Чего стоит один только рассказ про Кожемяку. Его так часто цитируют — и хоть бы один из цитирующих вдумался, что происходит! Печенеги стоят на Трубеже — это шестьдесят километров от киевских предместий, день пути даже для пешего, а для конной орды кочевников — вообще несколько часов не слишком быстрой скачки!
Князь вроде бы здесь — но налётчики и не думают обращаться в бегство, напротив, их вожак сам требует встречи с правителем русов. И кричит через реку, ехидно скаля жёлтые волчьи зубы: «Выставим боойцов, я своего, а ты своего. Пусть борются, одолеет наш — три года будем грабить Русь, ваш одолеет — уйдём!» Степняк этот, право же, побивает по наглости даже Шамиля Басаева — тот помнится, хамил в лицо не правителю России, а «всего лишь» премьер-министру, главе правительства. Не слишком-то уважают распоясавшиеся вассалы предков нового князя. Впрочем, а за что им его уважать? Самый яркий пример его воинской доблести в летописи описывает, как он отсиживался под мостом от победителей-печенегов. Можно представить себе на его месте Олега Вещего, Игоря Старого, Святослава Храброго? И можно ли себе представить кого-нибудь из их приближённых — Асмунда, Свенельда, Волка — на месте Добрыни, опасливо советующего государю не связываться со слишком богатым и сильным племенем и поискать на поживу безобидных «лапотников»? А ведь говорит не просто близкий советник государя — говорит его дядя, брат матери, воспитатель! Так за что же уважать его воспитанника?

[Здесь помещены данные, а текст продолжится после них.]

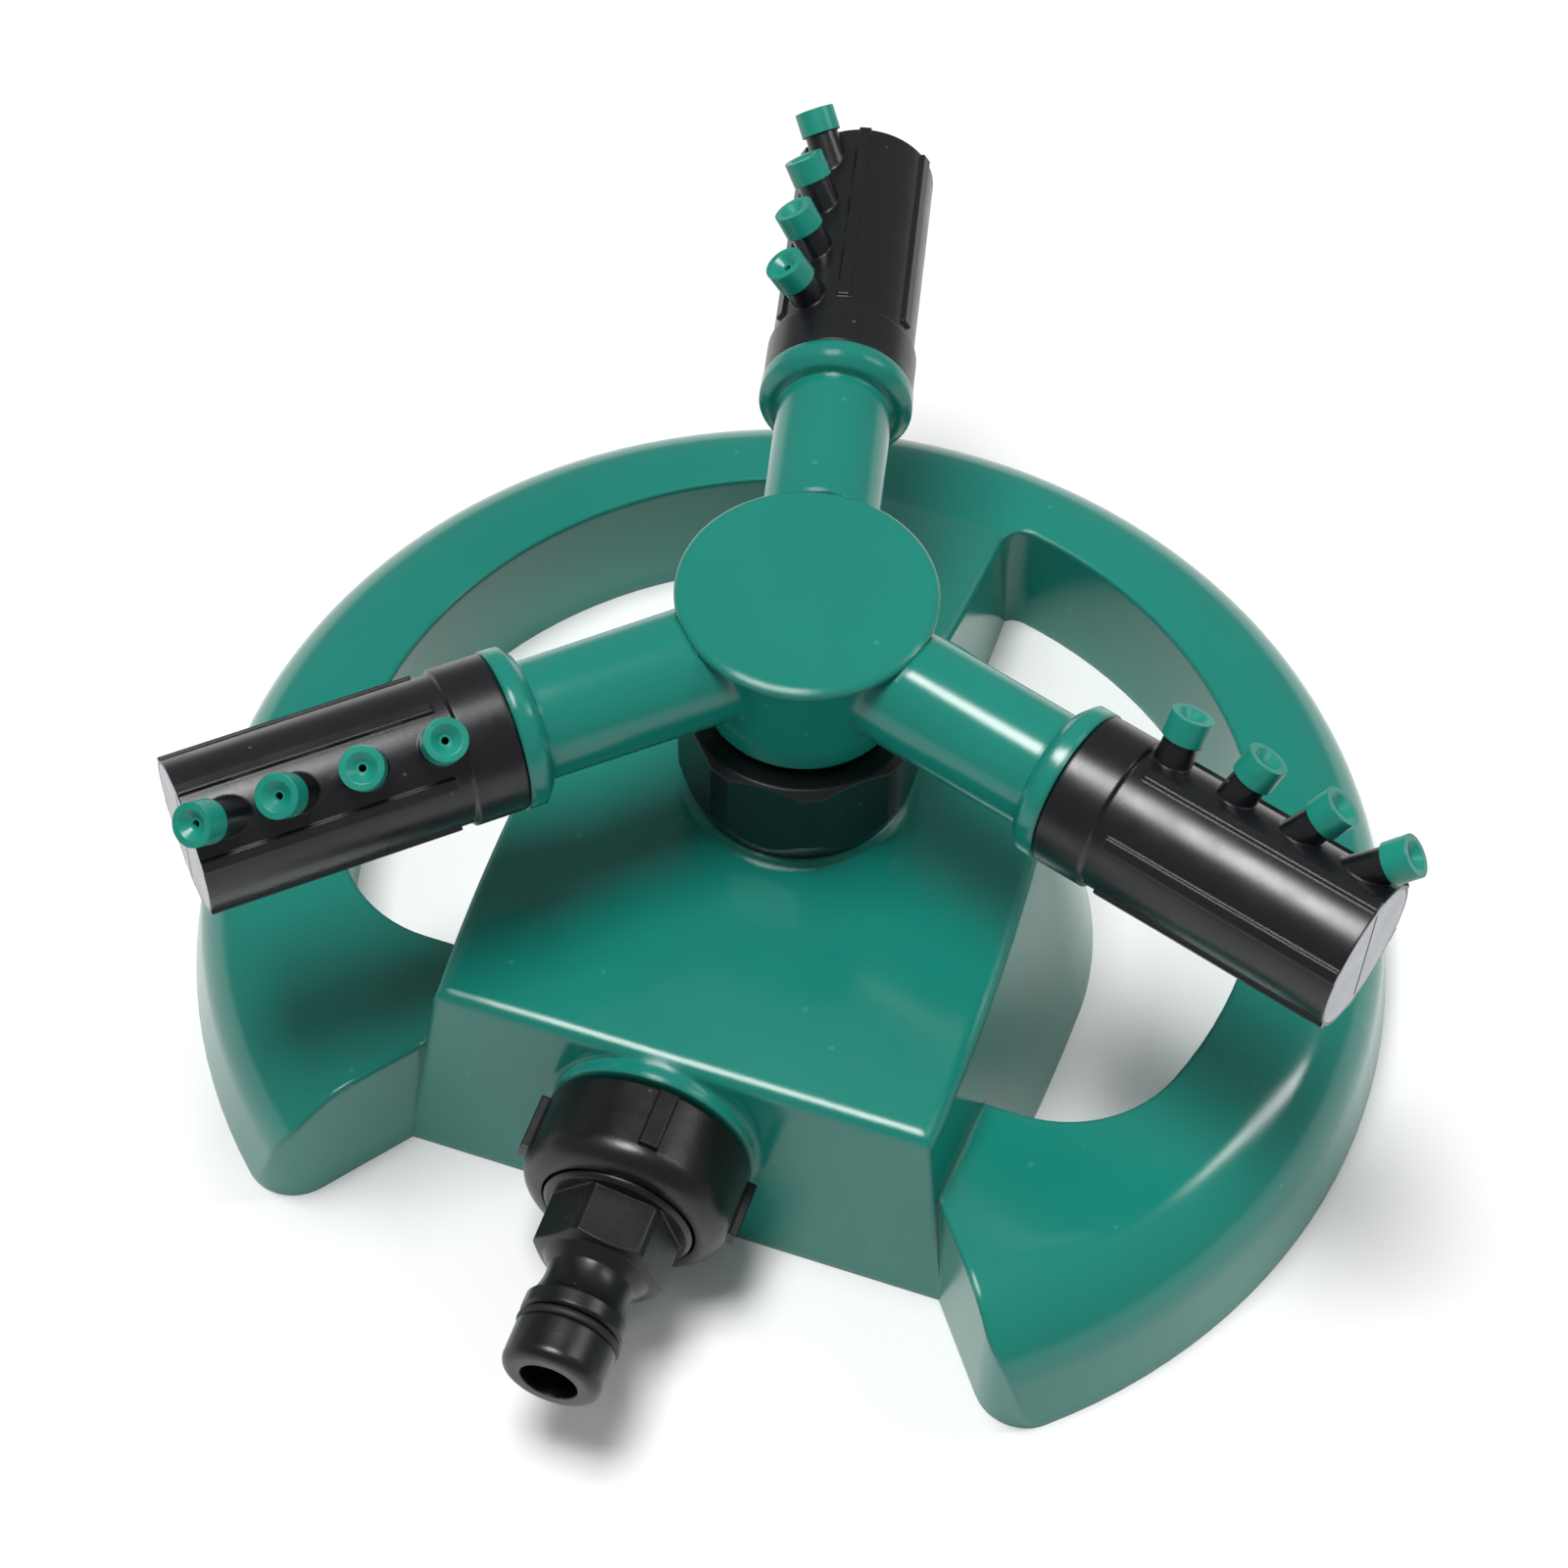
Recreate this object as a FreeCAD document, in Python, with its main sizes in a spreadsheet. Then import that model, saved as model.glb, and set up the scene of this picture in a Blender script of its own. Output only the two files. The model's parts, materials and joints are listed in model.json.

И Владимир — словно доказывая кочевому царьку, что его, правителя недавно ещё грозных русов, и впрямь не за что уважать — соглашается на условия печенега. И при этом во всём его войске не находится никого боеспособнее ремесленника-кожемяки. Спасибо ему, одолел ворога, защитил Русь… а если бы не сумел?

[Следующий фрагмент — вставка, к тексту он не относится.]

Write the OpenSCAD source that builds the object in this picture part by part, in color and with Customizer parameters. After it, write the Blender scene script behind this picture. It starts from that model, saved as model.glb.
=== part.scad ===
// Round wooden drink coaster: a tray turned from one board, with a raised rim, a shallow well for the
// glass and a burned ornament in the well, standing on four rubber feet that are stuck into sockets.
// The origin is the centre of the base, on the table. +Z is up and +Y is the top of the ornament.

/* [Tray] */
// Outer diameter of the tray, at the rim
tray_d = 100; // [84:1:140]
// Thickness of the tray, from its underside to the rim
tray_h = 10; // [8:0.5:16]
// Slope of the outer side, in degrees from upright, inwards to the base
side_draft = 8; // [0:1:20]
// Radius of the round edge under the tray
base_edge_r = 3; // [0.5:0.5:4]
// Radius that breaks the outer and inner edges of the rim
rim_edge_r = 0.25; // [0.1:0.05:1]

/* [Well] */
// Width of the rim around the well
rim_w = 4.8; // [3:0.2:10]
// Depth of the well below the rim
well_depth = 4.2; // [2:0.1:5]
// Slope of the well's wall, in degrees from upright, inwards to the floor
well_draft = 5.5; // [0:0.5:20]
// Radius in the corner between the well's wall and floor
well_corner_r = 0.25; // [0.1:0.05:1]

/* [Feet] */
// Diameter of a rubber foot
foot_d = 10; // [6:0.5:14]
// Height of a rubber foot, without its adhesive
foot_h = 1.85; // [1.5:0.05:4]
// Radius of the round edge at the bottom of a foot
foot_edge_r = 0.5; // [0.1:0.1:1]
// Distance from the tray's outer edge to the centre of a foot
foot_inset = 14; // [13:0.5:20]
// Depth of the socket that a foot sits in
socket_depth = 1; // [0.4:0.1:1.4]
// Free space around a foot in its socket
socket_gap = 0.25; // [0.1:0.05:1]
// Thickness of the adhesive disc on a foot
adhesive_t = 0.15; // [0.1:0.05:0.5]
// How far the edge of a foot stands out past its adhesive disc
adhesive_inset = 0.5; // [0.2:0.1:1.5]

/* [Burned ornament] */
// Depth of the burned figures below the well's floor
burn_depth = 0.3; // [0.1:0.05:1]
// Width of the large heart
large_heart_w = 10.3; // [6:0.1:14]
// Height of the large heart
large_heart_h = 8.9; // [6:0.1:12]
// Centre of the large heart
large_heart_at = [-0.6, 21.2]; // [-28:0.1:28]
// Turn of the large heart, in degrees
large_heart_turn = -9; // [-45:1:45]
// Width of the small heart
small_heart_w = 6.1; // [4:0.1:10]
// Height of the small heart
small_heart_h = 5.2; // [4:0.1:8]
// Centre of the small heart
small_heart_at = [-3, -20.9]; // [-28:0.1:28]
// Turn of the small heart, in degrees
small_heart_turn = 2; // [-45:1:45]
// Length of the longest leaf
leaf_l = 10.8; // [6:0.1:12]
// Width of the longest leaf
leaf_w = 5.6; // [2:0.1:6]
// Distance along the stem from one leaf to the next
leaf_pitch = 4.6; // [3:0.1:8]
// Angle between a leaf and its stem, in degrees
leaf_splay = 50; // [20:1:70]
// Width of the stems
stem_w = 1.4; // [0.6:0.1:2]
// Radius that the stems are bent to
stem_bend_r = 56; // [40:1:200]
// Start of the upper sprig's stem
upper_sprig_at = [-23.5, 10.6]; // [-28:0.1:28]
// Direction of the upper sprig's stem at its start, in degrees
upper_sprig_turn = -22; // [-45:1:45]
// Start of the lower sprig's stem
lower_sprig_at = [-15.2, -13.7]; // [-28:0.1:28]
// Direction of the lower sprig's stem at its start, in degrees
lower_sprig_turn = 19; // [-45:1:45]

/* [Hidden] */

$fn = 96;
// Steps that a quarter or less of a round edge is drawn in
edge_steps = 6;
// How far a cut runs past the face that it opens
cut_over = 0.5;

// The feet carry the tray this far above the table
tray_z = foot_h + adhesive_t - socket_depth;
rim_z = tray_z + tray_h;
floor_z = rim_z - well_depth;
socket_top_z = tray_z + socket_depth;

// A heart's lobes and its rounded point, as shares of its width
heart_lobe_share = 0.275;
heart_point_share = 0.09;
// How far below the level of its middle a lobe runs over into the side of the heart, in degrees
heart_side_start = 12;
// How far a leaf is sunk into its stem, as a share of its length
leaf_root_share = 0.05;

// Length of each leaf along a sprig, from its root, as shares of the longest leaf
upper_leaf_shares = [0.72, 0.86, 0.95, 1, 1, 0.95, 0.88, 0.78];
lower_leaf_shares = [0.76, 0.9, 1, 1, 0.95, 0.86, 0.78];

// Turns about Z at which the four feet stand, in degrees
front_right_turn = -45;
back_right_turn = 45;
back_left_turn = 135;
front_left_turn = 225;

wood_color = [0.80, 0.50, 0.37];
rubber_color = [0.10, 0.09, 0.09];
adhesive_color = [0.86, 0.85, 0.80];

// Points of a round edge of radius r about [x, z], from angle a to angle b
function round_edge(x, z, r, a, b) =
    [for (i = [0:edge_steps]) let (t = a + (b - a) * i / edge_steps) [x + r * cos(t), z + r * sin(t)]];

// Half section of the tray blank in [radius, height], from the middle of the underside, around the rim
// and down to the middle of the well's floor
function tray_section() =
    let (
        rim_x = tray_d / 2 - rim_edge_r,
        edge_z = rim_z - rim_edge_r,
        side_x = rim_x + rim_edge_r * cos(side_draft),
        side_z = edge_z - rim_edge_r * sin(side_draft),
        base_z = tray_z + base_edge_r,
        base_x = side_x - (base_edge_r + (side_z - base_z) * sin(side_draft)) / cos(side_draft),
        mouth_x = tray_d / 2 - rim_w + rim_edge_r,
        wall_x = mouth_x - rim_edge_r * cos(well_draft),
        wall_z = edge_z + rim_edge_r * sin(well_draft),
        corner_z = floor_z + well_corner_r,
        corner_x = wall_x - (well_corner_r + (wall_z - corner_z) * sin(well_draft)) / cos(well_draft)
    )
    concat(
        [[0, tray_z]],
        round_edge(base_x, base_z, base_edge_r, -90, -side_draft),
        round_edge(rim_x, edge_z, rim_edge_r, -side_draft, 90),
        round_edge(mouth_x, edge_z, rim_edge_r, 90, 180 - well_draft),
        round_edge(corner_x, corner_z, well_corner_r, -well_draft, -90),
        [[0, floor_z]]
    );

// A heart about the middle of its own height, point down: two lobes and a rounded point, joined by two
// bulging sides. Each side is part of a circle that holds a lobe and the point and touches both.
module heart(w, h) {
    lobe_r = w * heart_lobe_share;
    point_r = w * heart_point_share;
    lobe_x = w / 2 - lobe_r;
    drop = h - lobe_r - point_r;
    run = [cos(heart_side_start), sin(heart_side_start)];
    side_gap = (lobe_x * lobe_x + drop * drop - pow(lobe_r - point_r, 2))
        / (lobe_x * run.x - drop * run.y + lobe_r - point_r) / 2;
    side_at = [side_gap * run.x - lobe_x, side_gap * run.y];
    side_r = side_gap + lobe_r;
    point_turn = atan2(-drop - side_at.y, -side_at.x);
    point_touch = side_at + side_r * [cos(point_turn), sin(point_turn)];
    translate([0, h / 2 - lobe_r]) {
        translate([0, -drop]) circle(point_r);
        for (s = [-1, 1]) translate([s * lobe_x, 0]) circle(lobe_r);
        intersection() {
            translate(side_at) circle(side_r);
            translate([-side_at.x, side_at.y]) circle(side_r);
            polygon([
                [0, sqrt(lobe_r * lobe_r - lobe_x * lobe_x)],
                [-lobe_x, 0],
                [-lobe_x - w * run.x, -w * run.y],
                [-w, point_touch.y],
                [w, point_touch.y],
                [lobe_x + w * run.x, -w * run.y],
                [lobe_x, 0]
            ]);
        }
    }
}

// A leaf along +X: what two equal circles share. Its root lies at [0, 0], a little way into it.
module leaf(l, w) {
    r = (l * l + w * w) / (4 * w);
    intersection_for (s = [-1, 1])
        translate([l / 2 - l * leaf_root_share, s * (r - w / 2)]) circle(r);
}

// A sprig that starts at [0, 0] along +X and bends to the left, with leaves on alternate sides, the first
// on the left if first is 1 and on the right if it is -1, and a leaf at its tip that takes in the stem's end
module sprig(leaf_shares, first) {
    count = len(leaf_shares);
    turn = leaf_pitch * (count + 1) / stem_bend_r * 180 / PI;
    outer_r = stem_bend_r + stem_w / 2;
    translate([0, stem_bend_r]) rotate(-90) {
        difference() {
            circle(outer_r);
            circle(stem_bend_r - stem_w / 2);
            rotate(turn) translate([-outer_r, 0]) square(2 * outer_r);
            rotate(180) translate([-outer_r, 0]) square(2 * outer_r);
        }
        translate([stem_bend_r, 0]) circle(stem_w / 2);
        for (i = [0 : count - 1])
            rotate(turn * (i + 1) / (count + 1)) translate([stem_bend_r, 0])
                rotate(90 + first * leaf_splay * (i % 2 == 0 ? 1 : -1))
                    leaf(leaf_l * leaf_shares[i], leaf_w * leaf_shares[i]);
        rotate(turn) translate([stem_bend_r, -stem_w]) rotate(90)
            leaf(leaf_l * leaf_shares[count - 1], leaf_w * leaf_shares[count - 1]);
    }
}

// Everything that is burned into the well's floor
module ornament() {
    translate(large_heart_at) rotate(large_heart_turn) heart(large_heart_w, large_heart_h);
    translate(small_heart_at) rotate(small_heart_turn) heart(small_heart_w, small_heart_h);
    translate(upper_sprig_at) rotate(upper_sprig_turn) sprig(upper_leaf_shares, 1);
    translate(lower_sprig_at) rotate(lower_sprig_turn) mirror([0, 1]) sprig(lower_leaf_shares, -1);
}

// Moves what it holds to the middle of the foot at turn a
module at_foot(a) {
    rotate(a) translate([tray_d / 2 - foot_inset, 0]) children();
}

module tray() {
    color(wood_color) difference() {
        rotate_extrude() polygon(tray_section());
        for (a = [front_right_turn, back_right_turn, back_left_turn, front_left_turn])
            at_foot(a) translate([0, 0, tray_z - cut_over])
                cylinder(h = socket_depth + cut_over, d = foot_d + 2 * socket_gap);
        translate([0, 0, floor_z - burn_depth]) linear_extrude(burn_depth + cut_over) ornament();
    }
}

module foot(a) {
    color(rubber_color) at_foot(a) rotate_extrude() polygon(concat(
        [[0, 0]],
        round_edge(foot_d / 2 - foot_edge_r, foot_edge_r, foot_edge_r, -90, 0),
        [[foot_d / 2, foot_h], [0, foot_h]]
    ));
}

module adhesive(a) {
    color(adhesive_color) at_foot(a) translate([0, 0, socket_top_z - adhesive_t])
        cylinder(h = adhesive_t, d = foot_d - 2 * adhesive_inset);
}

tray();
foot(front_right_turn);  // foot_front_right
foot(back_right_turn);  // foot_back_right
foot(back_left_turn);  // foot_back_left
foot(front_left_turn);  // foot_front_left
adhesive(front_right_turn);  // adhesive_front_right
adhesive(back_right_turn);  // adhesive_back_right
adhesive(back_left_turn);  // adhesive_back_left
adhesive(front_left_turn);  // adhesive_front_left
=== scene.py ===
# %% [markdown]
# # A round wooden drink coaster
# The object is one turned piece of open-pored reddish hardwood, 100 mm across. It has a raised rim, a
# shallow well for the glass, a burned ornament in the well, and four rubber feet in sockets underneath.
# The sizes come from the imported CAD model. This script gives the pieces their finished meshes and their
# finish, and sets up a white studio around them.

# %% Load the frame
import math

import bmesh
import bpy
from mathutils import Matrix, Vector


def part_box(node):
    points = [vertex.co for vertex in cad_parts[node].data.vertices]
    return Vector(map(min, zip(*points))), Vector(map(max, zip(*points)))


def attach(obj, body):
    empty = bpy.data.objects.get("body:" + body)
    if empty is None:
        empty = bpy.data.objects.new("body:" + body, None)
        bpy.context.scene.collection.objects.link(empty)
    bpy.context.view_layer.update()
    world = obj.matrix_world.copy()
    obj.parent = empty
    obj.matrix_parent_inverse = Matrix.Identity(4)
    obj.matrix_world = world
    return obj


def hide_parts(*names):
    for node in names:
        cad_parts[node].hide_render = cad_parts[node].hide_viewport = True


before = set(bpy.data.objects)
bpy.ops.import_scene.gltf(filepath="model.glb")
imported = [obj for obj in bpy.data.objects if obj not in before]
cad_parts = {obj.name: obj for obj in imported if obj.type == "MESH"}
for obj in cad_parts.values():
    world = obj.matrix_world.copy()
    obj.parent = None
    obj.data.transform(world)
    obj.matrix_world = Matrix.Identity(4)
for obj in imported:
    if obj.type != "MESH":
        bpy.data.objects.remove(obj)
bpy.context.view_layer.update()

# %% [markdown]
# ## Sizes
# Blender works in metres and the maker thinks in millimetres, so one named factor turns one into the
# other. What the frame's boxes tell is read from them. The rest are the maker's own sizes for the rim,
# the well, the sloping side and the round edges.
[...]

Вообще, все сообщения летописца о победах над печенегами этого времени пропитаны духом изумления перед этими победами — неужели смогли? Печенегов, которыми Игорь повелевал, которые бегали от одного имени Святослава, Владимир может победить только чудом — читается между летописных строк. Не доблесть дружинников, не отвага и мудрость князя — физическая сила посадского парня да хитрость дряхлого старика-горожанина противостоят ныне врагам Руси.